Pues de esto se trata. Y esto es lo que pretende Jesucristo con nuestra consagración a Él: manifestarse a través de nosotros; tomar posesión de todo nuestro ser para que todo nuestro ser lo manifieste a las almas.
El cardenal Bertrán contaba que en una ciudad alemana, iba por la calle y se encontró con un ciego, y le dijo: -¿Llevas mucho tiempo aquí? -Pues diez años, Padre. Has dicho Padre? ¿Cómo sabe que yo soy sacerdote?, ¿tú eres ciego de nacimiento, verdad? -Sí, Padre. -Entonces, ¿cómo sabes que soy sacerdote? Y entonces le dice: -Se conoce por la voz.
Esto lo contó el Cardenal. Cuando el alma es muy de Dios se conoce incluso por la voz. Se conoce en todo, en todo. Y eso es lo que tenemos que hacer.
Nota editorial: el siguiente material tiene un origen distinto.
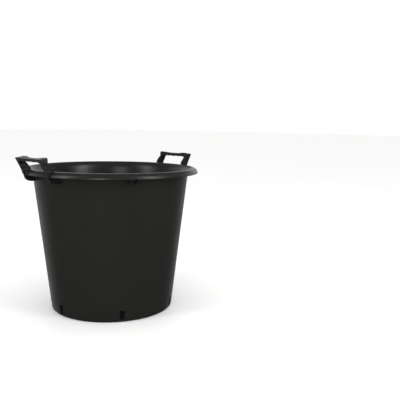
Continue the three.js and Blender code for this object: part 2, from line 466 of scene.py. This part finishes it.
def polypropylene(name, colour, worn_colour, grain_mm, roughness, wear):
    """Black polypropylene, injection moulded in a lightly blasted mould: satin, with a soft
    broad sheen, a fine even grain, faint flow marks and paler patches of light rubbing."""
    material = bpy.data.materials.new(name)
    material.use_nodes = True
    tree = material.node_tree
    shader = tree.nodes["Principled BSDF"]
    shader.inputs["IOR"].default_value = 1.49
    shader.inputs["Specular IOR Level"].default_value = 0.4
    place = node(tree, "ShaderNodeTexCoord").outputs["Object"]
    flow = node(tree, "ShaderNodeTexNoise", Vector=place, Scale=14.0, Detail=4.0, Roughness=0.55)
    grain = node(tree, "ShaderNodeTexNoise", Vector=place, Scale=1000 / grain_mm, Detail=2.0)
    rub = node(tree, "ShaderNodeTexNoise", Vector=place, Scale=160.0, Detail=5.0, Roughness=0.7)
    rubbed = node(
        tree,
        "ShaderNodeMapRange",
        Value=rub.outputs["Fac"],
        From_Min=0.62,
        From_Max=0.80,
        To_Max=wear,
    )
    tint = node(
        tree,
        "ShaderNodeMix",
        {"data_type": "RGBA"},
        Factor=rubbed.outputs["Result"],
        A=linear(colour),
        B=linear(worn_colour),
    )
    tree.links.new(tint.outputs["Result"], shader.inputs["Base Color"])
    polish = node(
        tree,
        "ShaderNodeMapRange",
        {"interpolation_type": "SMOOTHSTEP"},
        Value=flow.outputs["Fac"],
        From_Min=0.2,
        From_Max=0.8,
        To_Min=roughness - 0.04,
        To_Max=roughness + 0.05,
    )
    tree.links.new(polish.outputs["Result"], shader.inputs["Roughness"])
    relief = node(tree, "ShaderNodeBump", Height=grain.outputs["Fac"], Strength=0.25, Distance=0.0001)
    tree.links.new(relief.outputs["Normal"], shader.inputs["Normal"])
    return material


tub_plastic = polypropylene(
    "black_polypropylene_satin_moulded",
    colour="#1e1e1c",
    worn_colour="#383835",
    grain_mm=0.9,
    roughness=0.325,
    wear=0.6,
)


def set_input(modifier, name, value):
    """Sets a Geometry Nodes input by its socket's identifier."""
    for item in modifier.node_group.interface.items_tree:
        if item.item_type == "SOCKET" and item.in_out == "INPUT" and item.name == name:
            modifier[item.identifier] = value


def made_plain(obj, name):
    """Replaces an object's mesh by its evaluated result and drops its modifiers."""
    evaluated = obj.evaluated_get(bpy.context.evaluated_depsgraph_get())
    mesh = bpy.data.meshes.new_from_object(evaluated)
    obj.modifiers.clear()
    obj.data = mesh
    mesh.name = name
    return obj


tub = new_object("moulded_tub", section_mesh)
modifier = tub.modifiers.new("turned", "NODES")
modifier.node_group = turning
set_input(modifier, "Material", tub_plastic)
made_plain(tub, "moulded_tub")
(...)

No se trata de disimular que somos de Dios; no.
Hoy día se tiende un poco a poner esto como ideal: Que sea un cristiano excelente, pero que nadie lo note. Entonces, ¿para qué está? Dice Jesús: “Que vean vuestras buenas obras y glorifiquen al Padre que está en los cielos”. Dice: se equivocó, se equivocó el Señor. Lo importante es que no vean las obras buenas, que no glorifiquen al Padre, sino que sigan en el mundo. Pues no señor. El ideal nuestro es éste: dar testimonio de Cristo. Esto es. Que quien nos vea, se acerque a Cristo. ¿Es fácil? Es muy difícil, es muy difícil. Pero para eso, tenemos que fiarnos de Él. Que Él realice en nuestro ser esa especie de transformación interior, total; de modo que en nosotros viva Cristo y se manifieste Cristo.
¡Señor!, yo quiero ser como esa Hostia,
cederte mi sustancia en un instante.
Mi vida toda se transforme en Cristo,
y sólo quede mi disfraz de carne.
Acabamos esta meditación orando y escuchando una canción que es una declaración de amor. Que no nos queden duda sobre quién es el centro de nuestro corazón.
Oh Dios, que en el corazón de tu Hijo,
herido por nuestros pecados,
has depositado infinitos tesoros de caridad;
te pedimos que,
al rendirle el homenaje de nuestro amor,
le ofrezcamos una cumplida reparación.